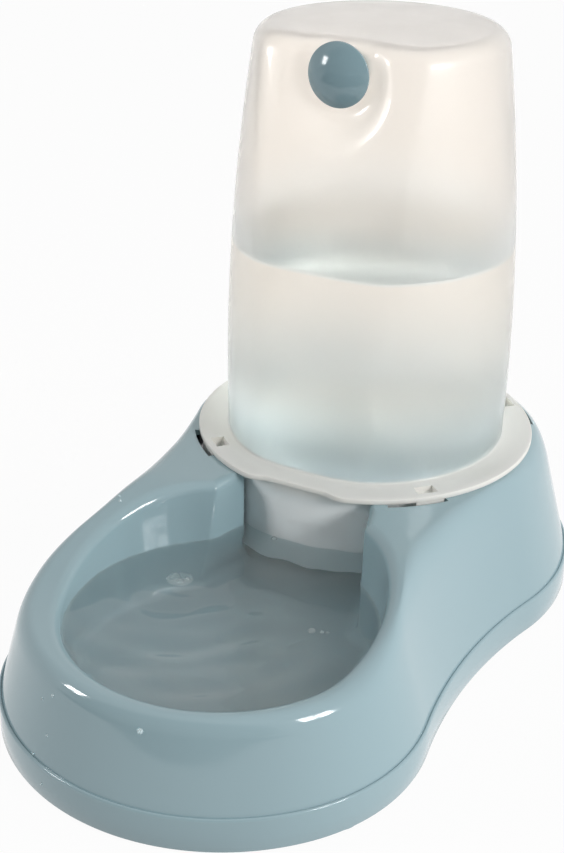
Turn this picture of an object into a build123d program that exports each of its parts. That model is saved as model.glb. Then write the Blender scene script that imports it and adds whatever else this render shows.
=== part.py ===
from math import cos, radians, sin, sqrt, tan
import os

from build123d import *

# A gravity-fed water dispenser for a pet. A one-piece base holds a drinking bowl in front and a round
# well behind it, joined by a short channel. A translucent tank stands on the well's seat and keeps the
# bowl filled. Millimetres, +Z up, -Y is the front (the bowl), the left and right halves mirror at X = 0.
# The origin is on the table, under the middle of the base.

# Base, seen from above
LOBE_SPACING = 137.9
FRONT_LOBE_R = 85.75
FRONT_LOBE_DEPTH = 80.6
FRONT_CORNER_R = 76.0
REAR_LOBE_R = 93.1
WAIST_R = 225.0

# Base, seen from the side
FOOT_PROUD = 1.5
SKIRT_HEIGHT = 14.6
SKIRT_STEP = 1.4
WALL_DRAFT = 15.0
FRONT_RIM_HEIGHT = 48.5
SEAT_HEIGHT = 67.9
RAMP_START = 22.8
RAMP_SLOPE = 0.3
RAMP_BLEND_R = 120.0
BASE_WALL = 2.5
OUTER_EDGE_R = 6.0
INNER_EDGE_R = 4.0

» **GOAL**
Quote the whole listing above, leaving nothing out.

» **EXERCISE OUTPUT**
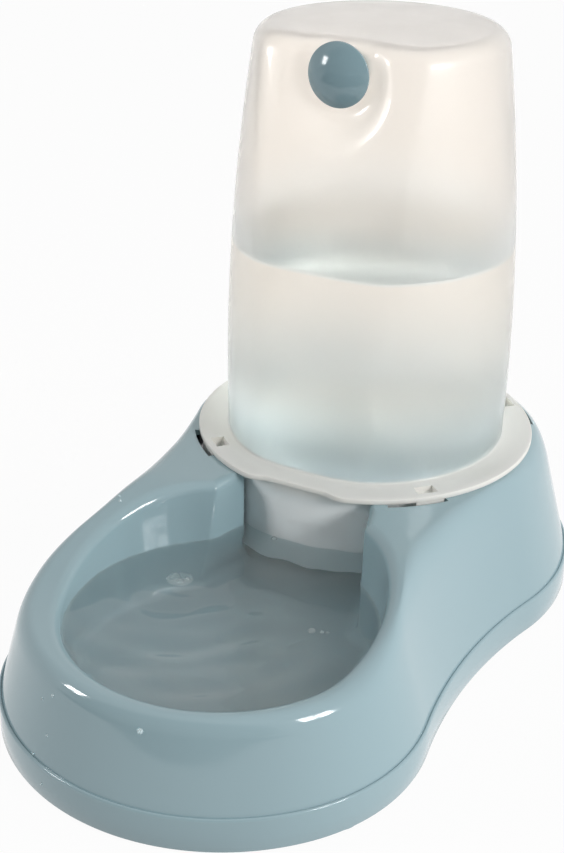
Turn this picture of an object into a build123d program that exports each of its parts. That model is saved as model.glb. Then write the Blender scene script that imports it and adds whatever else this render shows.
=== part.py ===
from math import cos, radians, sin, sqrt, tan
import os

from build123d import *

# A gravity-fed water dispenser for a pet. A one-piece base holds a drinking bowl in front and a round
# well behind it, joined by a short channel. A translucent tank stands on the well's seat and keeps the
# bowl filled. Millimetres, +Z up, -Y is the front (the bowl), the left and right halves mirror at X = 0.
# The origin is on the table, under the middle of the base.

# Base, seen from above
LOBE_SPACING = 137.9
FRONT_LOBE_R = 85.75
FRONT_LOBE_DEPTH = 80.6
FRONT_CORNER_R = 76.0
REAR_LOBE_R = 93.1
WAIST_R = 225.0

# Base, seen from the side
FOOT_PROUD = 1.5
SKIRT_HEIGHT = 14.6
SKIRT_STEP = 1.4
WALL_DRAFT = 15.0
FRONT_RIM_HEIGHT = 48.5
SEAT_HEIGHT = 67.9
RAMP_START = 22.8
RAMP_SLOPE = 0.3
RAMP_BLEND_R = 120.0
BASE_WALL = 2.5
OUTER_EDGE_R = 6.0
INNER_EDGE_R = 4.0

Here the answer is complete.